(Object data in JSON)

· · · · ·

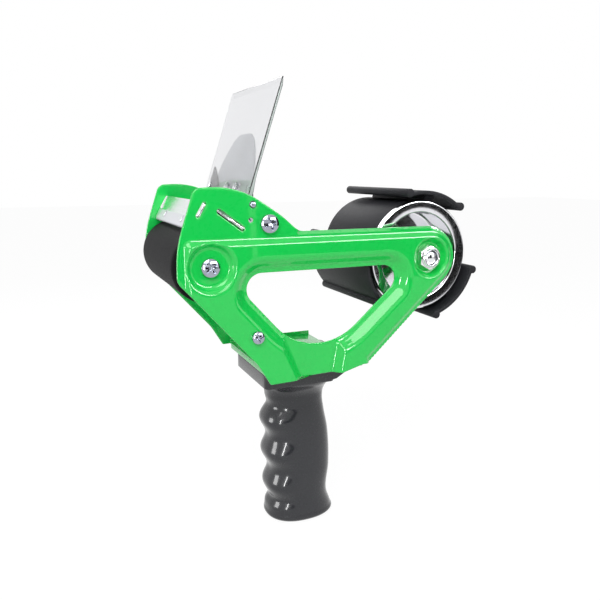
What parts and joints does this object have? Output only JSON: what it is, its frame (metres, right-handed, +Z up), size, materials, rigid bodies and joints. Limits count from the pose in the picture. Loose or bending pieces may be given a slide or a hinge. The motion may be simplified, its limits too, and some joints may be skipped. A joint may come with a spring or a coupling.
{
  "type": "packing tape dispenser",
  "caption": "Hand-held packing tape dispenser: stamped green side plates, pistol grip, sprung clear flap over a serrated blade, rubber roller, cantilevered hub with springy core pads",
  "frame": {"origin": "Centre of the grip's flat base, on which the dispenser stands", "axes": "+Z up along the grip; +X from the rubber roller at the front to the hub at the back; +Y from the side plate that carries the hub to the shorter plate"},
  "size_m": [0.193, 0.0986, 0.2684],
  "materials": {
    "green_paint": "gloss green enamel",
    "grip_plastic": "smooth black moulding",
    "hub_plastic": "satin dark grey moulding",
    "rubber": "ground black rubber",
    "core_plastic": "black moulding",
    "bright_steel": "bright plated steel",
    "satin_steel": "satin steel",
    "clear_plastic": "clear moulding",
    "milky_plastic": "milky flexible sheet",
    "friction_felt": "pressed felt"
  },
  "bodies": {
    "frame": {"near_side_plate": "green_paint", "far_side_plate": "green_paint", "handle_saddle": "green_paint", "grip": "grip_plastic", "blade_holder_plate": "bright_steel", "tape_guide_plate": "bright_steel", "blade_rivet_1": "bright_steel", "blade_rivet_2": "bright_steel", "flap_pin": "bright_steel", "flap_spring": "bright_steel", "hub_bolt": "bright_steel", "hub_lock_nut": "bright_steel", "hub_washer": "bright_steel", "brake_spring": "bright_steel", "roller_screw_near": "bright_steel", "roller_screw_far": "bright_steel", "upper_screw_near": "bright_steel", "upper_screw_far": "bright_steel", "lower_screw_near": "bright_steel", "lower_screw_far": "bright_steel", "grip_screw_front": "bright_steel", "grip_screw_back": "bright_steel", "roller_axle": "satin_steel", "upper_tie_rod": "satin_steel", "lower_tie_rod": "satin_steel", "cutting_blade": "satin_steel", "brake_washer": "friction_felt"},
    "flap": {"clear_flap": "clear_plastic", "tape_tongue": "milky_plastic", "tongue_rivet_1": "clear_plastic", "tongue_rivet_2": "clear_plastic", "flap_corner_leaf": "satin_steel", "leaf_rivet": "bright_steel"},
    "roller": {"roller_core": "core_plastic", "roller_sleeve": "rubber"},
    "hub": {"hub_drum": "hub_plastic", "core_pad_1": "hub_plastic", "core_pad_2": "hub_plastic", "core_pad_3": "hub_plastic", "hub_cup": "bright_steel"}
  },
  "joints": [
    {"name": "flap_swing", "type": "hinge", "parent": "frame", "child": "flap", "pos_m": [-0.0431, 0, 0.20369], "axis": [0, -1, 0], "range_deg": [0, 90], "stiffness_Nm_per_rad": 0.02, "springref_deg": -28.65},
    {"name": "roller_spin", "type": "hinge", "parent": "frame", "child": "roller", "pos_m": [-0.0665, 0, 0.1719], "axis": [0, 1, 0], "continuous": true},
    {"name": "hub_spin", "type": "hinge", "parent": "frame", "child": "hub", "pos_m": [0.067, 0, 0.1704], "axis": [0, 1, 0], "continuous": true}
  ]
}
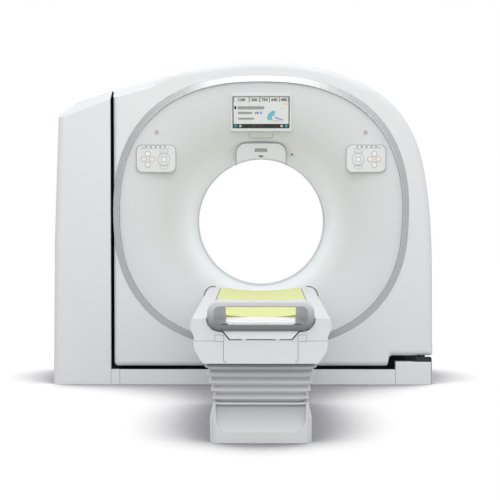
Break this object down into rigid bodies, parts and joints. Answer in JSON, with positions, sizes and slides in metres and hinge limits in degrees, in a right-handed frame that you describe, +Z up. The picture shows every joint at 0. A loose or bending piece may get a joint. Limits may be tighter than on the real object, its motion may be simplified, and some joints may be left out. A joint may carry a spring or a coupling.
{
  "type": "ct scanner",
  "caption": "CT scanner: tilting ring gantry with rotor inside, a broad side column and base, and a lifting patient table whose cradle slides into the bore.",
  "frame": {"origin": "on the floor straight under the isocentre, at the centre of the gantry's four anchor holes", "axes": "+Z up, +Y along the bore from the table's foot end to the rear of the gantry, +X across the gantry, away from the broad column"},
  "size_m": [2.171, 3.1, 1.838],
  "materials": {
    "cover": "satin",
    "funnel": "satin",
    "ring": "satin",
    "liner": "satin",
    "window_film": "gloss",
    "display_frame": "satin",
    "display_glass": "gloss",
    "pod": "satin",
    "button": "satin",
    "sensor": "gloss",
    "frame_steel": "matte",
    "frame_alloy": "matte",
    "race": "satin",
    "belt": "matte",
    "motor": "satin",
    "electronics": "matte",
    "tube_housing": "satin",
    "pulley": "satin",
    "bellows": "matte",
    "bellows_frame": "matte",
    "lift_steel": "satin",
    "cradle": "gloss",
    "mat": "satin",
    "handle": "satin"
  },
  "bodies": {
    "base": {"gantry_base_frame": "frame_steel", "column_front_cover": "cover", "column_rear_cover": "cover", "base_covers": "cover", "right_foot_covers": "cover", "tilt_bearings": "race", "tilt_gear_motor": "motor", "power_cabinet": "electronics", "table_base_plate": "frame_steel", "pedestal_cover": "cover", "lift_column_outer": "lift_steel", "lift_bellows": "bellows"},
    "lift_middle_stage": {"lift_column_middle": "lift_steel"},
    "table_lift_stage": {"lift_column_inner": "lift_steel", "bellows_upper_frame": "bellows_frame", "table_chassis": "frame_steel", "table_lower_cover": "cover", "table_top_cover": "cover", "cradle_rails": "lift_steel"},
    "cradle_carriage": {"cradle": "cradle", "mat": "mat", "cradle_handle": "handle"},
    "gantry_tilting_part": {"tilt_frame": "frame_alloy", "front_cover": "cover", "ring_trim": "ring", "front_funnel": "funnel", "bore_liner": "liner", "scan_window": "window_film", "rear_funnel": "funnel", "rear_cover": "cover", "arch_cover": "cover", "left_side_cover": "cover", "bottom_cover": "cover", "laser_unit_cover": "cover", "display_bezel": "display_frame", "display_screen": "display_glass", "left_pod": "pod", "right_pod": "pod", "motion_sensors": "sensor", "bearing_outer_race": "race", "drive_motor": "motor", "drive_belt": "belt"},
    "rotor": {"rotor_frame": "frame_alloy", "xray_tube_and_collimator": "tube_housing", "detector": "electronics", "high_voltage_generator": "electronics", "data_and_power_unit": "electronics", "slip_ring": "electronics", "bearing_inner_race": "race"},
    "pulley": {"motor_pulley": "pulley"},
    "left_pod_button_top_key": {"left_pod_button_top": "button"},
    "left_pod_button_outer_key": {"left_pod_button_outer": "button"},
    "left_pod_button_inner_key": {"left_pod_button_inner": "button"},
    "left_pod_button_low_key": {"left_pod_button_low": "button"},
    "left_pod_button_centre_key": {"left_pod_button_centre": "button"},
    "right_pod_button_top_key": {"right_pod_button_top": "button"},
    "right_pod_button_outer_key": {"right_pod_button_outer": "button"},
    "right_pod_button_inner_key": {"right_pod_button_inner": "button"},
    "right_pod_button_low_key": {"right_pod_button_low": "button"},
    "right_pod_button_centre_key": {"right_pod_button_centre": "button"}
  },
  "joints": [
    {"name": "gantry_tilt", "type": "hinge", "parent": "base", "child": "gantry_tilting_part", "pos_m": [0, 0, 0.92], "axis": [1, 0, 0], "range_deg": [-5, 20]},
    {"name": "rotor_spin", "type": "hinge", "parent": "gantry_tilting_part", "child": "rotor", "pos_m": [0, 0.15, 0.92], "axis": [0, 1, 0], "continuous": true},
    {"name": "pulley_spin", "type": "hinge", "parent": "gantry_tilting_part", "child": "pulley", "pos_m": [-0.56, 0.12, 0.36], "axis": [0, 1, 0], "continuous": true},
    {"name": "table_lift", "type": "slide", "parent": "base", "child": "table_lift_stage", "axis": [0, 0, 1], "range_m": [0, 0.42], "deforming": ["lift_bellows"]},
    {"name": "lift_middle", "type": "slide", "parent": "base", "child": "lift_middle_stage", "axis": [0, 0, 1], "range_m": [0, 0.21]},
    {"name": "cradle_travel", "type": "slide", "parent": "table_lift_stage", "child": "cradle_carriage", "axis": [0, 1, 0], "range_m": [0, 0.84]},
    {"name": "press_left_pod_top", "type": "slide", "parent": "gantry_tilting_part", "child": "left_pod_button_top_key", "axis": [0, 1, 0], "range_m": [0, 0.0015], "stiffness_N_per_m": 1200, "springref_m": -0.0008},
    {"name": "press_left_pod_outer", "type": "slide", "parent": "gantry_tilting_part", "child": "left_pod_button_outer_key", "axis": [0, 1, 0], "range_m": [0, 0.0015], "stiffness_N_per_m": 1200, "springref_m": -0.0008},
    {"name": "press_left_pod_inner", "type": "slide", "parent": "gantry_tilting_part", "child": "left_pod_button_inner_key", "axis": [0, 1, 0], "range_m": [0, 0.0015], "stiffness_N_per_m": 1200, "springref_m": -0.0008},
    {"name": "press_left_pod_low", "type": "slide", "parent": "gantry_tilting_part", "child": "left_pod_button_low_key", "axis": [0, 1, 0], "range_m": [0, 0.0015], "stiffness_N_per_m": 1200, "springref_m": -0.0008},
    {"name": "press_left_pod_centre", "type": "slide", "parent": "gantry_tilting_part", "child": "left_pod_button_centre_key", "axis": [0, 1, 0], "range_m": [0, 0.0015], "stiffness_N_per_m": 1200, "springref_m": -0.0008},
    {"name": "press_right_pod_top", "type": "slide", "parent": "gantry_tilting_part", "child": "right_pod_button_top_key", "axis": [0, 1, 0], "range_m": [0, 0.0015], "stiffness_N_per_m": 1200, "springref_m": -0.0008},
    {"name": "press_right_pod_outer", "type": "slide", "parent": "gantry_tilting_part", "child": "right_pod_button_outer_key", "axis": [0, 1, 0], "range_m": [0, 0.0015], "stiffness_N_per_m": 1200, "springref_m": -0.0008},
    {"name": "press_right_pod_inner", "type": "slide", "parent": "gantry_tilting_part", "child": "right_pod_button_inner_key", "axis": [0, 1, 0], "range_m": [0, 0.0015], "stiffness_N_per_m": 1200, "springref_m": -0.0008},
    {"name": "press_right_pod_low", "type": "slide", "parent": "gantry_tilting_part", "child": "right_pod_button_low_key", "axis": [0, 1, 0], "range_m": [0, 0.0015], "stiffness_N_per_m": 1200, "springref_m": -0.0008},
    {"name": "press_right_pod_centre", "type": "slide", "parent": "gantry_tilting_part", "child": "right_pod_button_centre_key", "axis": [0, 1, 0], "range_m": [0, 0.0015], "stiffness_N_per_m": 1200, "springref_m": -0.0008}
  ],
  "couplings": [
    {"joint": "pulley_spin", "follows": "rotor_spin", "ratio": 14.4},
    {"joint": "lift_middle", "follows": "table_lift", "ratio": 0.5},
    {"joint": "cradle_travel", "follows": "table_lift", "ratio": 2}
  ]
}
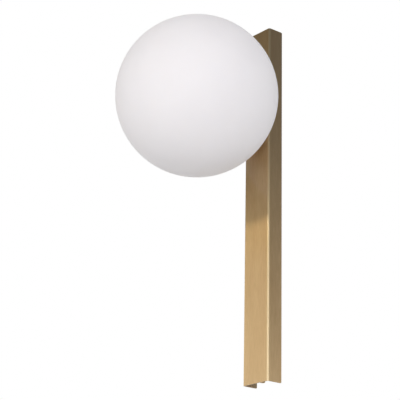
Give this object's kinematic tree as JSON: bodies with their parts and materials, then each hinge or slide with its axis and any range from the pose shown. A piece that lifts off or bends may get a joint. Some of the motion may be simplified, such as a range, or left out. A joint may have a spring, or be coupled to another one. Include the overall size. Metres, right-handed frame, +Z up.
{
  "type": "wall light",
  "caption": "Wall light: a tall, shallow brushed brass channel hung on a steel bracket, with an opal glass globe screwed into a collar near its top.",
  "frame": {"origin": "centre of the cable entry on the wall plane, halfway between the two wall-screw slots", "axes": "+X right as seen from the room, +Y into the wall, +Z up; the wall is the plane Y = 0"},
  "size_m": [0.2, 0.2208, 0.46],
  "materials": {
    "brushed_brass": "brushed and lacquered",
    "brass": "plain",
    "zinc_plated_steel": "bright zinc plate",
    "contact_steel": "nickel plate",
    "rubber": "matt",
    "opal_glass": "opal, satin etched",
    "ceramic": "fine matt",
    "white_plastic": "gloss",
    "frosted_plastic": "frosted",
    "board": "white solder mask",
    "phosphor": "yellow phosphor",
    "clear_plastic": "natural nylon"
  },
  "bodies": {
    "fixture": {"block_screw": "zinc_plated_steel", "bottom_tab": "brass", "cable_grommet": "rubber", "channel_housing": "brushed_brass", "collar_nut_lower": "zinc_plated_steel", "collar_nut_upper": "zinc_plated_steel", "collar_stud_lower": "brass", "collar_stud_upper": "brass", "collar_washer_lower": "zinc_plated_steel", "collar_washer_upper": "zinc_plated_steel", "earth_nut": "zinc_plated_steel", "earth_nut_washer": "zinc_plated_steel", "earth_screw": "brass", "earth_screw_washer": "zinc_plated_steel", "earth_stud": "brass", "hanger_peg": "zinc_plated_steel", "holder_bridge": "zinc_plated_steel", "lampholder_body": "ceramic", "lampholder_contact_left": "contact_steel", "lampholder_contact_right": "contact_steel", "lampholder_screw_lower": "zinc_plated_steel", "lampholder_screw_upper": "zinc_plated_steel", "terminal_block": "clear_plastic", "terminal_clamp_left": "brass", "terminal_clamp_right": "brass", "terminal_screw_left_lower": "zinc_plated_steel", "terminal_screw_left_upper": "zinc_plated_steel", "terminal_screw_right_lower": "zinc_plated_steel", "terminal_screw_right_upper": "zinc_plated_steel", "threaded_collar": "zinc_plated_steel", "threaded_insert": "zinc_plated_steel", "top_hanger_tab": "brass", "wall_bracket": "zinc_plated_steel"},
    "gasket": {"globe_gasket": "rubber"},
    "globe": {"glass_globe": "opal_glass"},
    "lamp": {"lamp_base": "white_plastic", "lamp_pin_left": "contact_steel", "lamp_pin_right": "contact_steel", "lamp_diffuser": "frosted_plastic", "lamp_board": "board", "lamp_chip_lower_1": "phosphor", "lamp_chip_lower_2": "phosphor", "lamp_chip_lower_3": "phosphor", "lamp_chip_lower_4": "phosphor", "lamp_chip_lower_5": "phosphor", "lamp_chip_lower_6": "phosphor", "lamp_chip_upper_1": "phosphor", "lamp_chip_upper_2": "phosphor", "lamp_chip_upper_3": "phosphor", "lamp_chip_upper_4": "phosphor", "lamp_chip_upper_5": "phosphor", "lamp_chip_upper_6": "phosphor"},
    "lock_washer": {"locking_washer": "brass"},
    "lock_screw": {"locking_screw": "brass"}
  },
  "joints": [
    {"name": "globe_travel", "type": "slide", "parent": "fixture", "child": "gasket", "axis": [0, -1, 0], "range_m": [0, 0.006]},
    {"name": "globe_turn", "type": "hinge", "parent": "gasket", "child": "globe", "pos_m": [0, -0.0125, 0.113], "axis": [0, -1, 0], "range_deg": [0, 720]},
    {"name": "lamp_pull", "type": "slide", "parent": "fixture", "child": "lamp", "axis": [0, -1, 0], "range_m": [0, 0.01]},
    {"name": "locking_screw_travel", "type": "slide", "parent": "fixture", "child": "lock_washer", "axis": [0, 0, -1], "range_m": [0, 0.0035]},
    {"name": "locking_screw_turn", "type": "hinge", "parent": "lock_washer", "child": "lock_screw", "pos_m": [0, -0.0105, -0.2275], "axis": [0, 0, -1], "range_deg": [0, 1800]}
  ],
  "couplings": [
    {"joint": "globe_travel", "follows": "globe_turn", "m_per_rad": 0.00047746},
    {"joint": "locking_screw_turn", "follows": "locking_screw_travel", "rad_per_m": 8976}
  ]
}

· · · · ·

■ **Description of the task**
In the listing, find all lines with the string "picture" and copy them.

■ **Response to the task**
What parts and joints does this object have? Output only JSON: what it is, its frame (metres, right-handed, +Z up), size, materials, rigid bodies and joints. Limits count from the pose in the picture. Loose or bending pieces may be given a slide or a hinge. The motion may be simplified, its limits too, and some joints may be skipped. A joint may come with a spring or a coupling.
Break this object down into rigid bodies, parts and joints. Answer in JSON, with positions, sizes and slides in metres and hinge limits in degrees, in a right-handed frame that you describe, +Z up. The picture shows every joint at 0. A loose or bending piece may get a joint. Limits may be tighter than on the real object, its motion may be simplified, and some joints may be left out. A joint may carry a spring or a coupling.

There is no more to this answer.